A list of all the non-terminals in the language.
A numbered listing of each state in the CFSM. Each state listing contains a list of LR items, followed by a list of symbols and the corresponding transition or action. Transitions can be either shift transitions that say "go to state XX", or reduce actions that say "reduce using rule YY". The YY here refers to one of the grammar production rules numbered at the top of the file.

Your program must read in this spec.output file and create the CFSM that is described there. This CFSM will simply be an ordered array of states. You should make a new object type for a CFSM state that will contain information about the transitions and actions for that state.
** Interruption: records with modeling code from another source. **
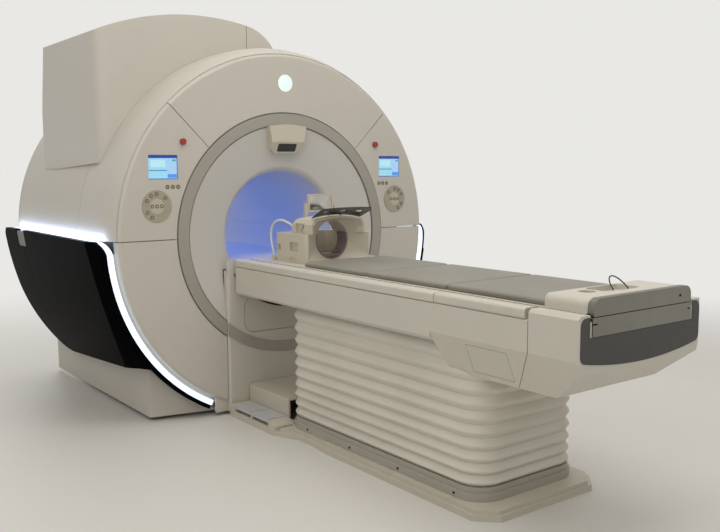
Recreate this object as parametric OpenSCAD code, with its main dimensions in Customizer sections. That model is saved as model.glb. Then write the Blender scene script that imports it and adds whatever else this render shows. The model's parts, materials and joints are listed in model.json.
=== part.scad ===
// Walk-up magnetic resonance scanner: round gantry with side pods, lifting table and head coil.
// Millimetres. +Z up, +Y into the bore. Origin on the floor below the bore axis, in the front plane.

/* [Gantry] */
// Height of the bore axis above the floor
bore_height = 980; // [965:5:995]
// Inner radius of the patient bore
bore_radius = 350; // [345:1:355]
// Wall of the patient bore liner
liner_wall = 6; // [4:1:8]
// Radius of the round front face
disc_radius = 990; // [980:5:1000]
// How far the barrel stands outside the front face radius
barrel_step = 45; // [40:1:50]
// Length of the gantry from front face to back face
gantry_length = 1650; // [1620:10:1700]
// Thickness of the moulded covers
cover_wall = 8; // [6:1:10]
// Clearance between pieces that sit against each other
fit = 0.6; // [0.5:0.1:0.8]
// Gap between neighbouring covers
cover_seam = 4; // [2:1:6]
// Rounding of the front face edge
edge_round = 20; // [14:1:24]
// Length of the front shoulder shell
shoulder_length = 430; // [400:10:460]
// Large radius that rounds the shoulder
shoulder_radius = 300; // [280:10:320]
// Height of the cover bottoms above the floor
floor_gap = 20; // [12:1:28]
// Half width of the docking cover below the bore
dock_half_width = 392; // [385:1:400]
// How far the docking cover stands proud
dock_proud = 12; // [8:1:16]
// Height of the docking cover's outer ears above the table deck
dock_ear = 20; // [10:1:26]
// Angle of the upper seams from level
seam_angle = 45; // [43:1:48]
// Radius of the rounded rear rim
rear_round = 130; // [110:5:150]

/* [Trim ring] */
// Outer radius of the trim ring
ring_radius = 667; // [660:1:672]
// Radial width of the trim ring
ring_width = 60; // [54:1:66]
// Dark gap at both edges of the ring
ring_gap = 7; // [5:1:9]
// How far the ring stands proud of the front face
ring_proud = 5; // [3:1:8]
// Depth of the flared mouth of the bore
mouth_depth = 50; // [44:1:56]
// Rounding of the bore's lip
lip_round = 42; // [36:1:46]

/* [Magnet] */
// Outer radius of the magnet vessel
vessel_radius = 905; // [890:5:915]
// Length of the magnet vessel
vessel_length = 1330; // [1300:10:1350]
// Wall of the magnet vessel
vessel_wall = 10; // [8:1:14]
// Radius of the warm bore through the vessel
warm_bore = 464; // [460:1:470]
// Length of the gradient coil
gradient_length = 1180; // [1100:10:1200]
// Thickness of the body coil tube
body_coil_wall = 12; // [8:1:14]
// Length of the body coil
body_coil_length = 1000; // [900:10:1050]
// Distance of the magnet's feet from the middle
foot_spread = 430; // [420:5:450]
// Radius of the cold head
cold_head_radius = 80; // [70:1:90]
// Radius of the vent turret
turret_radius = 62; // [56:1:68]

/* [Top hood] */
// Left side plane of the hood
hood_side = 972; // [966:1:980]
// Distance of the hood behind the front face
hood_front = 270; // [262:2:290]
// Depth of the hood at its lower edge
hood_depth = 950; // [920:5:970]
// Lower edge of the hood above the floor
hood_foot = 1380; // [1370:1:1390]
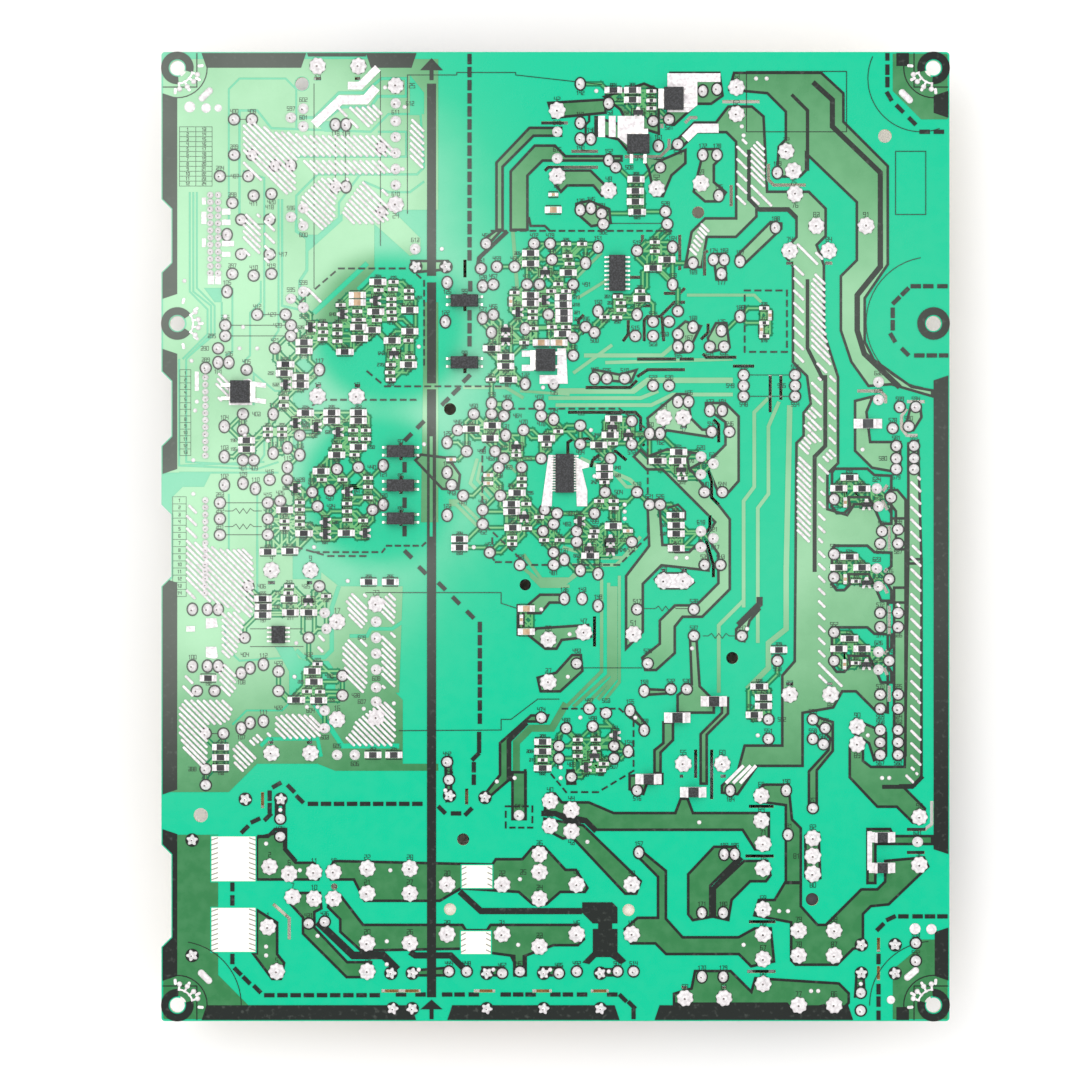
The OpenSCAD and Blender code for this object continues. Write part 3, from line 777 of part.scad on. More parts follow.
module ring_joints() color("#ECE9EA") seated() at(ring_joints) cone_joint(1.35, joint_h);
module plain_joints() color("#ECE9EA") seated() at(plain_joints) cone_joint(1.6, joint_h);
module oval_joints() color("#ECE9EA") seated() at(oval_joints) {
    for (s = [-0.35, 0.35]) translate([0, s, 0]) cylinder(d = 2.5, h = 0.3);
    translate([0, 0, 0.3]) cone_joint(1.15, joint_h - 0.2);
}
module eyelet(d) {
    linear_extrude(0.4) polygon(star(6, d * 0.36, d * 0.5));
    translate([0, 0, 0.4]) cone_joint(d * 0.3, eyelet_h - 0.4, pin_d);
}
module eyelet_joints() color("#ECE9EA") seated() {
    at(eyelets) eyelet(4.9);
    at(large_eyelets) eyelet(5.4);
}
module star_joints() color("#ECE9EA") seated() at(star_joints) {
    linear_extrude(0.3) polygon(star(5, 1, 1.7));
    translate([0, 0, 0.3]) cone_joint(0.9, joint_h - 0.3);
}
module header_joints() color("#ECE9EA") seated() at(header_pins) cylinder(r1 = 0.85, r2 = 0.3, h = joint_h);

// ---- Small parts on the solder side ----

// Size of a chip's body, and how far its solder reaches past each end
chip_1206 = [3.2, 1.6, 0.55];
chip_0603 = [1.6, 0.8, 0.45];
diode_body = [3.4, 1.5, 1.1];
sense_body = [4.4, 2.5, 0.7];
power_diode_body = [4.2, 2.7, 2];
fillet = 0.8;
solder_t = 0.2;
sot_body = [2.9, 1.3, 1];

module upright(places) at(places) rotate([0, 0, 90]) children();

// Body of a chip on its solder
module chip(size) seated() translate([0, 0, solder_t]) block(size.x, size.y, size.z);

// Solder of a chip: its two lands, which meet under the body
module chip_ends(size, reach = fillet) seated()
    translate([0, size.y / 2 + 0.1, 0]) rotate([90, 0, 0]) linear_extrude(size.y + 0.2) polygon([
        [-size.x / 2 - reach, 0], [size.x / 2 + reach, 0], [size.x / 2, solder_t], [-size.x / 2, solder_t]
    ]);

// Solder of a three-lead transistor: two lands on one side and one on the other, joined below it
module sot_ends() seated() linear_extrude(solder_t) polygon([
    [-1.3, -1.6], [-0.6, -1.6], [0, 0], [0.6, -1.6], [1.3, -1.6], [0.4, 1.6], [-0.4, 1.6]
]);

module chip_resistors() color("#2B2D2E") {
    at(resistors_1206) chip(chip_1206);
    at(resistors_0603) chip(chip_0603);
}
module chip_capacitors() color("#B99A78") {
    at(capacitors_1206) chip(chip_1206);
    at(capacitors_0603) chip(chip_0603);
    upright(capacitors_0603_up) chip(chip_0603);
}
module chip_diodes() color("#1D1F22") at(small_diodes) chip(diode_body);
module small_transistors() color("#1D1F22") {
    at(transistors) chip(sot_body);
    upright(transistors_up) chip(sot_body);
}
module sense_resistor() color("#2B2D2E") at(shunts) chip(sense_body);
module power_diodes() color("#1D1F22") at(rectifiers) chip(power_diode_body);
module chip_solder() color("#ECE9EA") {
    at(resistors_1206) chip_ends(chip_1206);
    at(resistors_0603) chip_ends(chip_0603, 0.6);
    at(capacitors_1206) chip_ends(chip_1206);
    at(capacitors_0603) chip_ends(chip_0603, 0.6);
    upright(capacitors_0603_up) chip_ends(chip_0603, 0.6);
    at(small_diodes) chip_ends(diode_body);
    at(transistors) sot_ends();
    upright(transistors_up) sot_ends();
    at(shunts) chip_ends(sense_body, 1.8);
    at(rectifiers) chip_ends(power_diode_body, 1.6);
}

// Packages with rows of leads along both long sides, which run along Y:
// place, body across and along, height, number of leads a side, their pitch and their width
controller = [[2.6, 17.8], 5.2, 10.9, 1.6, 14, 0.75, 0.4];
sixteen_pin = [[17.4, 74.2], 4.6, 10.1, 1.6, 8, 1.27, 0.5];
eight_pin = [[-78, -27.6], 3.9, 4.9, 1.5, 4, 1.27, 0.5];
opto = [[0, 0], 7.8, 3.4, 2.6, 2, 2.2, 0.7];
opto_at = [[-25.6, 66.4], [-25.6, 49], [-43.6, 24], [-43.6, 14.4], [-43.6, 5.1]];
lead_reach = 1.3;

// Moulded body with sloped flanks
module moulded(w, l, h) rotate([90, 0, 0]) translate([0, 0, -l / 2]) linear_extrude(l)
    polygon([[-w / 2 + 0.15, 0], [w / 2 - 0.15, 0], [w / 2, h * 0.5], [w / 2 - 0.25, h],
             [-w / 2 + 0.25, h], [-w / 2, h * 0.5]]);
module package(p) seated() translate([p[0].x, p[0].y, 0]) moulded(p[1], p[2], p[3]);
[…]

After creating the CFSM, you should read a series of strings from standard in (which you may safely assume are all token names), and parse that string of tokens using the CFSM. This will involve maintaining a stack of symbol-state pairs as described in class, an indicator of the current (or next) state, and the saved value of the next "peeked at" token from the input. Your parser doesn't need to do any interpreting, but it should print out the symbols of the stack at every step in the process. These should be printed on a single line, separated by spaces, from the bottom of the stack to the top. So for instance a partial stack in parsing the Scheme language might be printed as

LP exprseq LP expr

And of course your program should also identify and report any parse errors along the way. After reading the token $end, your program should halt. That is, you only have to parse a single stream of tokens.
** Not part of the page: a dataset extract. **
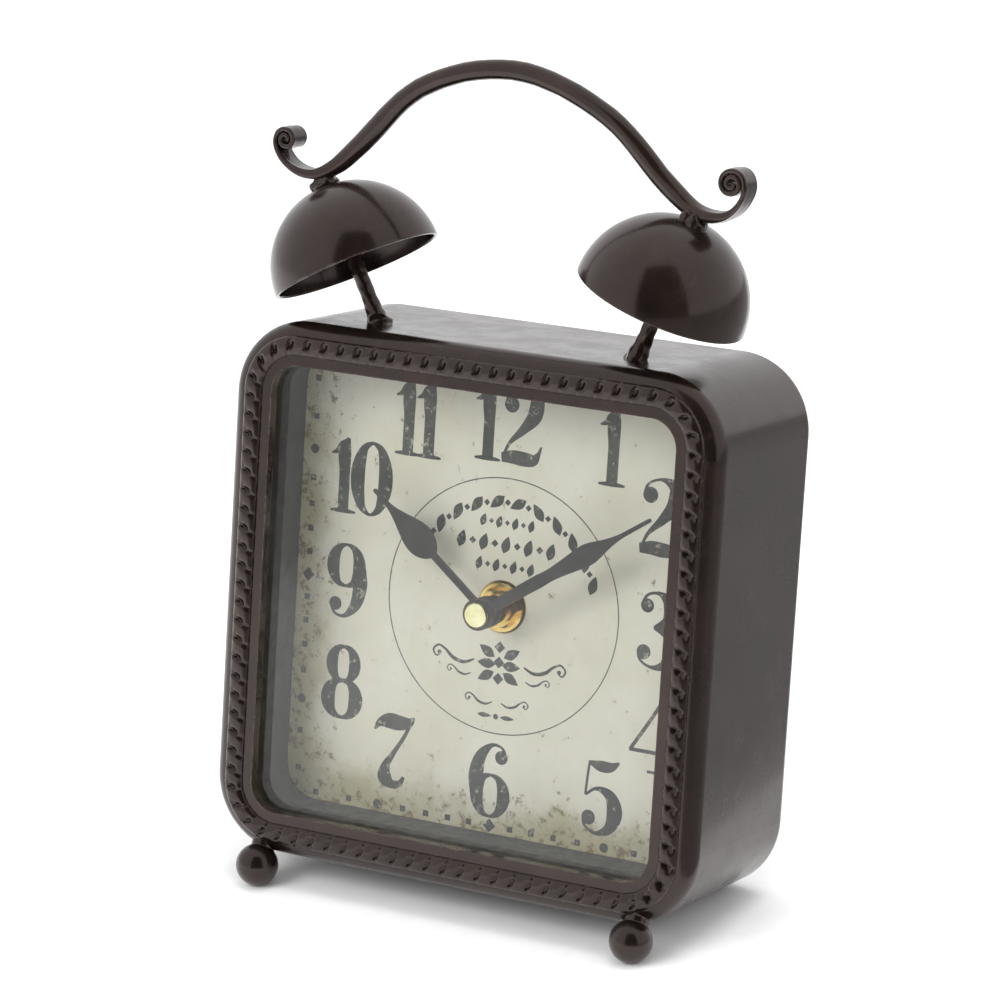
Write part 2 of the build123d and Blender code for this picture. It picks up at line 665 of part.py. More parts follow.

The CFSM state object should contain code to actually perform the parser actions. I suggest you store a list of symbol-action pairs in each state, where each action is either a positive integer, meaning to shift and go to that numbered state, or a negative integer, meaning to reduce by that (negative) numbered rule in the grammar. After peeking at the next token, the CFSM transition function should either produce a parse error if there is nothing to do for that kind of token, or else perform the specified shift or reduce action. For a shift, this means adding the next token to the top of the stack and updating the current state. For a reduce, this means looking at the specified grammar rule, popping a certain number of symbols off the stack, adding a certain non-terminal to be the next "peeked at" symbol on the input stream, and finally updating the current state to be the saved state from the top of the stack.

Tips

I suggest you write your program in the following steps. Of course you are free to develop however you wish. As always, you are encouraged to submit every time you get some small step of the program working.
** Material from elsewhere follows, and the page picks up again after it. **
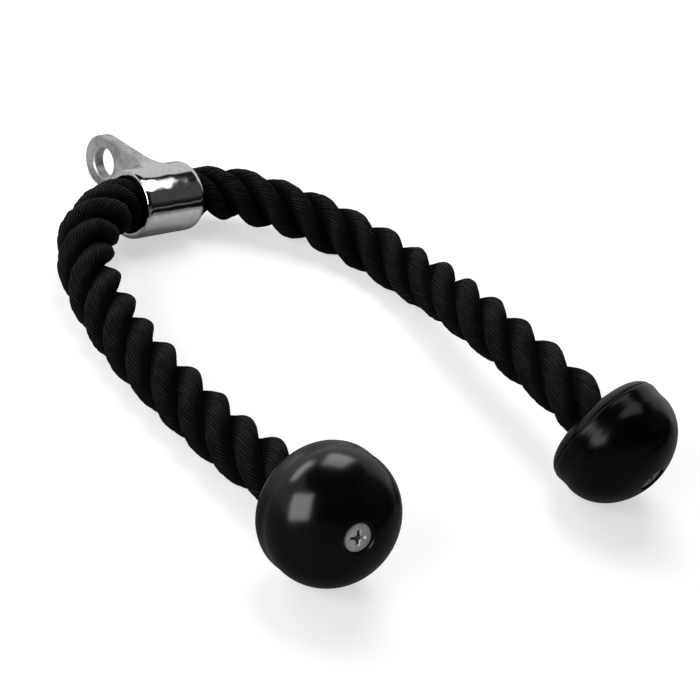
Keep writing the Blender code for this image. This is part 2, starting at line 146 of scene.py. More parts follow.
def through(points, step):
    """Points about step apart on a smooth curve through the given ones."""
    knots = [Vector(p) for p in points]
    knots = [2 * knots[0] - knots[1], *knots, 2 * knots[-1] - knots[-2]]
    fine = []
    for a, b, c, d in zip(knots, knots[1:], knots[2:], knots[3:]):
        t0, t1 = 0.0, (b - a).length ** 0.5
        t2 = t1 + (c - b).length ** 0.5
        t3 = t2 + (d - c).length ** 0.5
        for k in range(CURVE_STEPS):
            t = t1 + (t2 - t1) * k / CURVE_STEPS
            ab = a * ((t1 - t) / (t1 - t0)) + b * ((t - t0) / (t1 - t0))
            bc = b * ((t2 - t) / (t2 - t1)) + c * ((t - t1) / (t2 - t1))
            cd = c * ((t3 - t) / (t3 - t2)) + d * ((t - t2) / (t3 - t2))
            abc = ab * ((t2 - t) / (t2 - t0)) + bc * ((t - t0) / (t2 - t0))
            bcd = bc * ((t3 - t) / (t3 - t1)) + cd * ((t - t1) / (t3 - t1))
            fine.append(abc * ((t2 - t) / (t2 - t1)) + bcd * ((t - t1) / (t2 - t1)))
    fine.append(knots[-2])
    fine = np.array(fine, float)
    lengths = lengths_along(fine)
    even = np.linspace(0.0, lengths[-1], max(3, round(lengths[-1] / step)) + 1)
    return np.stack([np.interp(even, lengths, fine[:, i]) for i in range(3)], axis=1)


def smoothed(x):
    x = np.clip(x, 0.0, 1.0)
    return x * x * (3 - 2 * x)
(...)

For starters, don't worry about reading the spec.output file. Instead, start by making your object definitions and the global storage for the stack, next state, and peeked-at input symbol.
Once you have the very basics set up from the first part, have your code manually create a very very simple CFSM with a single state that just shifts every token it sees and transitions back to itself. Run and test your program to make sure it just continually shifts tokens (strings) that you type in, and prints them out after each step on the stack.
Still manually creating CFSMs within your program, start adding a few more states to make sure you have the transitions correct. Next, add a single reduce rule with a non-terminal. Again, keep testing your program as you go along to make sure it works properly.
Once you are confident that your program works on a manually-created CFSM, go back and try to read in the CFSM description from the spec.output file. I would suggest creating a spec.output CFSM description that exactly matches a manually-created CFSM that you have working. Then, piece by piece, remove the parts of your program that specify some part of the parser, and instead read that input from the spec.output file. Stop often for testing!
Once you think you have everything working, try more examples to make sure. Remember that any of the .ypp bison specification files that we have used in class and in labs can generate a .output file that your program should be able to read. Examine the stack contents at each step to make sure the bottom-up parse is executing correctly.

Style Requirements

You do not have to create your program in the exact way that I have suggested. However, for full credit your program should

Be well-documented and easy to follow. Every helper function you create and every class should have documentation, and in general it should be easy for a non-Smalltalk programmer to see how your program works.
Use the object-oriented programming paradigm encouraged by the Smalltalk language. By this I mean not just to use classes and objects (which Smalltalk forces you to do), but to actually think about object-oriented programming and structure your code accordingly.

Example

The file spec.output is bison's output for a very simple grammar for adding and subtracting numbers. If this file is in the current directory, and I compile and run your program as above, then by typing the string

NUM OPA NUM $end

into standard in, your program should write

NUM
exp
exp OPA
exp OPA NUM
exp
st
st $end

to standard out, and exit with status 0.

If I typed the string

NUM OPA OPA $end

instead, your program should write

NUM
exp
exp OPA
Parse error!

and exit with nonzero exit code.